Even if you’re not fighting it, the business is more complex than ever. What’s the reality for you in terms of keeping hand to mouth in the current climate?
It’s very, very tough these days. Income isn’t predictable. It’s still one week to the next. I might have a good week and then I’ll have a bad week. I never know what’s to come. MJ12 only plays locally in New York at quite a few dive bars, where we’re at the mercy of whoever shows up. Someone passes a bucket around and we get whatever the punters throw in. It has been getting better as we go along. But most of the people who come don’t know who I am. I’m just this older white guy with a bass. People don’t tend to come out to see me, although a few do. The majority of listeners are just people that happen to be in the bar having a drink. So, it’s that sort of situation. Brand X is a different situation in that it has a following.

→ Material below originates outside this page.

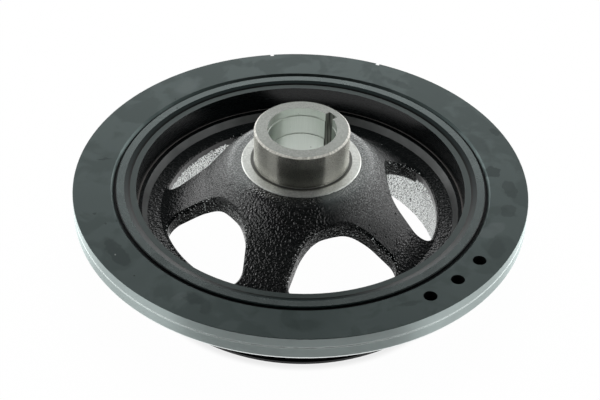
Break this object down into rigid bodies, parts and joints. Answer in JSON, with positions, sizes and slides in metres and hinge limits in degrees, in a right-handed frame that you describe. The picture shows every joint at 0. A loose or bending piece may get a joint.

How do you feel you’ve evolved as a bassist and composer over the decades?
I think I’ve done pretty well. I feel like I’ve achieved something and have something to offer. At one point in my career, I got a little despondent because I was getting a lot of comments about being a Jaco Pastorius clone. I resented that quite a bit and didn’t think that was accurate. I don’t hear so much of that anymore. I mostly get compliments these days. There’s always somebody who doesn’t like what you do, but they tend not to say it to your face. It’s stuff you hear second-hand somewhere. But when I do get negative feedback, I’ll listen to it. Sometimes there is some validity to it that I pay attention to. Otherwise, it makes no sense and I move on and don’t worry about it.
Ultimately, I’m never happy with what I’m doing. I’ll never be at the point where I’m happy. There are always things that happen when I play that make me think “Shit, I didn’t quite reach that. I didn’t do that right.” I’m always striving to be better. So, the evolution is never-ending. I’ll keep at it until I croak.